Autre frein : le personnel soignant lui-même. « La diffusion d'une culture de sécurité est lente en raison du métier de soignant, bienveillant envers le patient », analyse Arnaud Pouillart, directeur général de la Fondation Lenval, à Nice. Certains hésitent à signaler, à porter plainte. « La question de la sensibilisation du personnel est importante », relève Thomas Le Ludec, directeur général du CHU de Montpellier, qui insiste sur le rôle moteur du directeur d'établissement.

Frédéric Lauze, directeur départemental de la sécurité publique du Val-d'Oise, refuse la langue de bois. « Les conventions sont bien écrites mais marchent mal car elles manquent d'un caractère opérationnel notamment en cas de crise. Je mets en cause le rôle de l'ARS. En cas de conflit, il est difficile d'avoir un interlocuteur », a-t-il déclaré sous des applaudissements. 

En première ligne

L'insécurité à l'hôpital reste hélas d'actualité. Selon Vincent Terrenoir, délégué pour la sécurité générale à la DGOS (ministère), chargé de l'observatoire national des violences en milieu de santé (ONVS), la menace terroriste reste particulièrement élevée.
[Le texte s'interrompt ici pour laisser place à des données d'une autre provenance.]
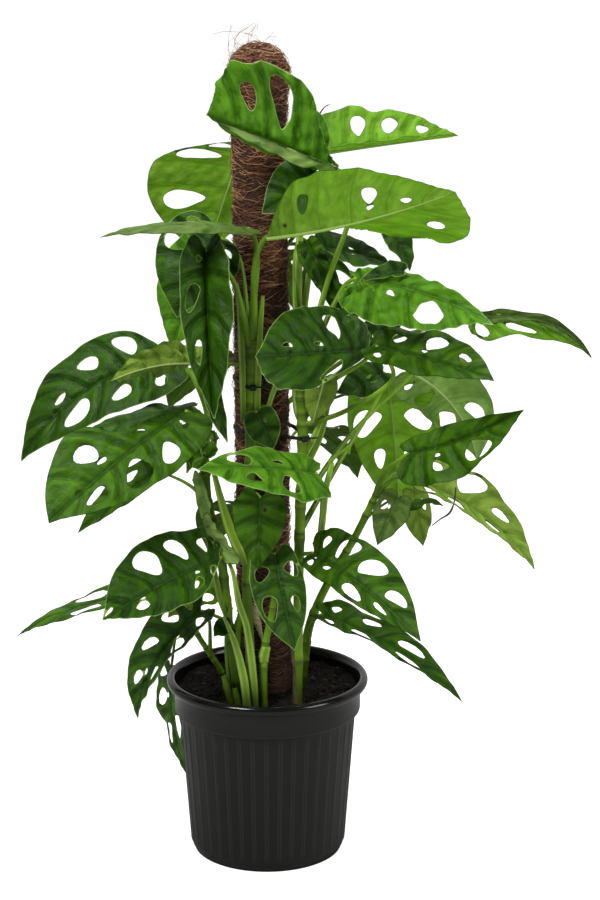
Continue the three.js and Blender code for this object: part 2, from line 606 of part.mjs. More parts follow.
/** A blade as a thin closed solid: its surface moved to both sides, and its edges moved outward by grow. */
function bladeSolid({ points, triangles }, halfThickness, grow = 0) {
  const normals = points.map(() => new THREE.Vector3());
  const edges = new Set();
  for (const [a, b, c] of triangles) {
    const normal = points[b].clone().sub(points[a]).cross(points[c].clone().sub(points[a]));
    for (const id of [a, b, c]) normals[id].add(normal);
    for (const edge of [[a, b], [b, c], [c, a]]) edges.add(edge.join());
  }
  const rim = [...edges].map((edge) => edge.split(',').map(Number))
    .filter(([a, b]) => !edges.has(`${b},${a}`));
  const outward = points.map(() => new THREE.Vector3());
  for (const [a, b] of rim) {
    const away = points[b].clone().sub(points[a]).cross(normals[a]).normalize();
    outward[a].add(away);
    outward[b].add(away);
  }
  const shifted = (distance) => points.map((p, i) => p.clone()
    .addScaledVector(normals[i].clone().normalize(), distance)
    .addScaledVector(outward[i].clone().normalize(), grow));
  const under = points.length;
  const faces = triangles.flatMap(([a, b, c]) => [[a, b, c], [c + under, b + under, a + under]]);
  for (const [a, b] of rim) faces.push([a, a + under, b + under], [a, b + under, b]);
  return solid([...shifted(halfThickness), ...shifted(-halfThickness)], faces);
}

// ---------------------------------------------------------------- stems and petioles

/** The path of a petiole: out of its stem, upward, and into the base of its blade. */
function stalkPath(leaf) {
  const stem = STEMS[leaf.stalk.stem];
  const root = vec(through(stem.path, leaf.stalk.from));
  const base = vec(leaf.base);
  if (leaf.stalk.via) {
    const stops = [root, ...leaf.stalk.via.map(vec), base].map((p) => p.toArray());
    return Array.from({ length: STALK_STEPS + 1 }, (_, i) => vec(through(stops, i / STALK_STEPS)));
  }
  const span = base.clone().sub(root);
  const outward = new THREE.Vector3(span.x, span.y, 0).normalize();
  const arrive = midrib(leaf, 0).along.multiplyScalar(0.5).addScaledVector(outward, 0.3);
  arrive.z += 0.5;
  arrive.normalize();
  const length = span.length();
  const leave = root.clone().addScaledVector(outward, 0.12 * length);
  leave.z += 0.4 * length;
  const enter = base.clone().addScaledVector(arrive, -0.3 * length);
  return new THREE.CubicBezierCurve3(root, leave, enter, base).getPoints(STALK_STEPS);
}

function stalkSolid(leaf) {
  const path = stalkPath(leaf);
  const { radius } = leaf.stalk;
  const radii = path.map((_, i) => THREE.MathUtils.lerp(radius, STALK_TIP_RADIUS, (i / STALK_STEPS) ** 3));
  return tube(path, radii, STALK_SIDES);
}

function stemSolid(stem, clearance = 0) {
  const steps = (stem.path.length - 1) * 2;
  const points = Array.from({ length: steps + 1 }, (_, i) => vec(through(stem.path, i / steps)));
  const radii = points.map((_, i) => THREE.MathUtils.lerp(...stem.radius, i / steps) + clearance);
  return tube(points, radii, STEM_SIDES);
}

const largest = (shape) => shape.decompose().reduce((a, b) => (b.volume() > a.volume() ? b : a));

// ---------------------------------------------------------------- pot, soil, pole, ties

function potSolid() {
  const { sides, height, footRadius, bodyBottom, bandBottom, bandRadius } = POT;
  const { beadRadius, beadCentre, wall, floor } = POT;
  const inside = (r) => r - wall;
  const profile = [
    [footRadius, 0], [footRadius, bodyBottom.z - 3], [bodyBottom.radius, bodyBottom.z],
    [bandBottom.radius, bandBottom.z - 3], [bandRadius, bandBottom.z + 3], [bandRadius, beadCentre - 8],
    [beadRadius - 3, beadCentre - 7], [beadRadius, beadCentre], [beadRadius - 4, height],
    [bandRadius, height - 1.5], [inside(bandRadius), height - 6], [inside(bandRadius), bandBottom.z + 4],
    [inside(bandBottom.radius), bandBottom.z - 3], [inside(bodyBottom.radius), floor],
  ];
  return loft(profile.map(([r, z]) => ring(sides, r, z)));
}

function soilSolid() {
  const random = seededRandom(SOIL.seed);
  const { sides, surface, dish } = SOIL;
  const inner = (r) => (r - POT.wall - GAP) * Math.cos(Math.PI / POT.sides) - GAP;
  const rough = (radius, z) => ring(sides, radius, z).map((p) => p.setZ(p.z + 1.6 * (random() - 0.5)));
  return loft([
    ring(sides, inner(POT.bodyBottom.radius) - 1, POT.floor + GAP),
    ring(sides, inner(POT.bandBottom.radius) - 1, POT.bandBottom.z - 4),
    ring(sides, inner(POT.bandRadius), POT.bandBottom.z + 8),
    rough(inner(POT.bandRadius), surface),
    rough(80, surface - dish),
    rough(45, surface - dish / 2),
  ]);
}

const poleAxis = (z) => POLE.lean[0] + POLE.lean[1] * z;

function poleSolid(clearance = 0) {
  const { sides, bottom, domeStart, top, radius, bumps } = POLE;
  const bumpy = (z) => (angle) => radius + clearance + bumps[0] * Math.sin(z * bumps[1] + 2 * angle);
  const levels = Array.from({ length: 9 }, (_, i) => THREE.MathUtils.lerp(bottom, domeStart, i / 8));
  const rings = levels.map((z) => ring(sides, bumpy(z), z, poleAxis(z)));
  rings.push(ring(sides, radius * 0.86 + clearance, domeStart + (top - domeStart) * 0.62, poleAxis(domeStart)));
  rings.push(ring(sides, radius * 0.5 + clearance, top, poleAxis(top)));
  return loft(rings);
}

/** A cable tie pulled round the pole and one stem. */
function tieSolid(tie, bundle) {
  const heights = [tie.z - tie.band / 2, tie.z + tie.band / 2];
  const slices = bundle.flatMap((shape) => heights.map((z) => shape.slice(z)));
  const around = wasm.CrossSection.hull(slices).simplify(TIE_SMOOTHING);
  const inside = around.offset(GAP + TIE_SMOOTHING, 'Miter');
  const strap = inside.offset(tie.thickness, 'Miter').subtract(inside);
  return strap.extrude(tie.band).translate([0, 0, heights[0]]);
}

// ---------------------------------------------------------------- the assembly

const group = new THREE.Group();

function addNode(name, shape, finish) {
  const mesh = shape.getMesh();
  const geometry = new THREE.BufferGeometry();
  geometry.setAttribute('position', new THREE.BufferAttribute(mesh.vertProperties, 3));
  geometry.setIndex(new THREE.BufferAttribute(mesh.triVerts, 1));
  geometry.computeVertexNormals();
  const node = new THREE.Mesh(geometry, new THREE.MeshStandardMaterial({ ...FINISHES[finish], metalness: 0 }));
  node.name = name;
  group.add(node);
}

const blades = Object.entries(LEAVES).map(([name, leaf]) => (
  { name, surface: bladeSurface(leaf, name.length) }
));
const keepOut = wasm.Manifold.union(blades.map(({ surface }) => (
  bladeSolid(surface, BLADE_HALF_THICKNESS + GAP, GAP)
)));
const stems = Object.entries(STEMS).map(([name, stem]) => {
  const stalks = Object.values(LEAVES).filter((leaf) => leaf.stalk.stem === name).map(stalkSolid);
  const clear = wasm.Manifold.union([stemSolid(stem), ...stalks]).subtract(keepOut);
  return { name, shape: largest(clear).simplify(MERGE_TOLERANCE) };
});
const pole = poleSolid();
const holesInSoil = [poleSolid(STEM_HOLE_CLEARANCE),
  ...Object.values(STEMS).map((stem) => stemSolid(stem, STEM_HOLE_CLEARANCE))];

addNode('pot', potSolid(), 'pot');
const soil = soilSolid().subtract(wasm.Manifold.union(holesInSoil)).simplify(MERGE_TOLERANCE);
addNode('soil', soil, 'soil');
addNode('coir_pole', pole, 'coir');
for (const tie of TIES) addNode(tie.name, tieSolid(tie, [pole, stemSolid(STEMS[tie.holds])]), 'tie');
for (const { name, shape } of stems) addNode(`stem_${name}`, shape, 'stem');
for (const { name, surface } of blades) addNode(`leaf_${name}`, bladeSolid(surface, BLADE_HALF_THICKNESS), 'leaf');

export default group;
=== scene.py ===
"""Monstera adansonii in its nursery pot, grown up a coir pole.

The tables are in millimetres, and every mesh is made in metres. +Z is up, and -Y is the front.
"""

import logging
import math
import zlib
from dataclasses import dataclass, field
from enum import Enum

import bpy
import numpy as np
from bpy.types import Material, Node, NodeSocket, NodeTree, Object
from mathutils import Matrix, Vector
from mathutils.geometry import delaunay_2d_cdt
from mathutils.kdtree import KDTree


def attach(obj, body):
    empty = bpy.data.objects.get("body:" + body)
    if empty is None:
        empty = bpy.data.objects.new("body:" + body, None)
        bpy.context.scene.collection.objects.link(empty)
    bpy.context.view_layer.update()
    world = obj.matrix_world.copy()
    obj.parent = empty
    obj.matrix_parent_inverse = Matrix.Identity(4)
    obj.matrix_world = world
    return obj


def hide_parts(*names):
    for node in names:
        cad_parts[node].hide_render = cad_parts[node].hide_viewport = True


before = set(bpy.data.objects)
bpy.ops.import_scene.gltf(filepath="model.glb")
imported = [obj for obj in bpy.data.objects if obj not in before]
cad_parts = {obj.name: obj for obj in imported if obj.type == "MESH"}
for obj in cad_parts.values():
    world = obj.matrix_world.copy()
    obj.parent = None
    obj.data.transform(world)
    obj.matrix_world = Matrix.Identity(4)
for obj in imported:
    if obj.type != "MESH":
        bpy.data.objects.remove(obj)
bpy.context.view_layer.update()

LOG = logging.getLogger("monstera")
MM = 0.001
NO_LINES = 99.0  # the distance in millimetres where there is nothing to measure to
Colour = tuple[float, float, float]
Point = tuple[float, float, float]


# ---------------------------------------------------------------------------- the plant's tables

class Outline(Enum):
    """Half outlines: shares of the way along the midrib and of the half's width."""

    HEART = ((-0.05, 0.2), (-0.075, 0.5), (0, 0.8), (0.16, 0.98), (0.36, 1), (0.57, 0.86),
             (0.76, 0.56), (0.91, 0.2), (1, 0))
    SPOON = ((-0.01, 0.06), (0.05, 0.18), (0.2, 0.42), (0.42, 0.74), (0.66, 0.97), (0.83, 1),
             (0.95, 0.78), (1.01, 0.38), (1, 0))
    SAIL = ((0, 0.07), (0.07, 0.12), (0.15, 0.24), (0.26, 0.46), (0.43, 0.78), (0.68, 0.9),
            (0.91, 0.84), (1.07, 0.6), (1, 0))
    FIN = ((0, 0.05), (0.03, 0.24), (0.09, 0.52), (0.2, 0.86), (0.38, 1), (0.58, 0.88), (0.77, 0.58),
           (0.92, 0.2), (1, 0))
    KITE = ((0, 0.05), (0.1, 0.22), (0.25, 0.32), (0.38, 0.55), (0.48, 0.9), (0.6, 1), (0.76, 0.78),
            (0.9, 0.42), (1, 0))


class Tone(Enum):
    """How a blade looks: its age, and how much light comes through it."""

    DEEP = "deep"
    MID = "mid"
    FRESH = "fresh"
    LIT = "lit"
    PALE = "pale"
    OLIVE = "olive"
    GREY = "grey"


@dataclass(frozen=True)
class Half:
    """One half of a blade: width, a letter for each space, and fold at base and tip in degrees."""

    width: float
    holes: str
    fold: tuple[float, float] = (5, 5)
    curl: float = 0.5
    outline: Outline = Outline.HEART
    belly: float = 1.0
    lobe: float = 1.0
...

Concernant les atteintes aux personnes et aux biens, 17 596 signalements ont été déclarés en 2016 par 360 établissements sanitaires et médico-sociaux (contre 15 990 en 2015). Et sur les quelque 14 500 atteintes aux personnes, la moitié sont des violences volontaires et menaces avec arme... Quant aux atteintes aux biens, elles concernent surtout des vols sans effraction et dégradations légères (89%). La psychiatrie (20 % des signalements), les urgences (13 %) et les unités de soins longue durée/EHPAD (11 %) sont les trois services hospitaliers les plus exposés. 

Plus de 22 641 victimes ont été répertoriées cette année dont 84 % sont des professionnels de santé (8 % de médecins, 47 % d'infirmiers). Le personnel hospitalier est souvent en première ligne : « 57 % des atteintes aux personnes sont gérées par le personnel de l'hôpital avant le service de sécurité et la police », précise Vincent Terrenoir.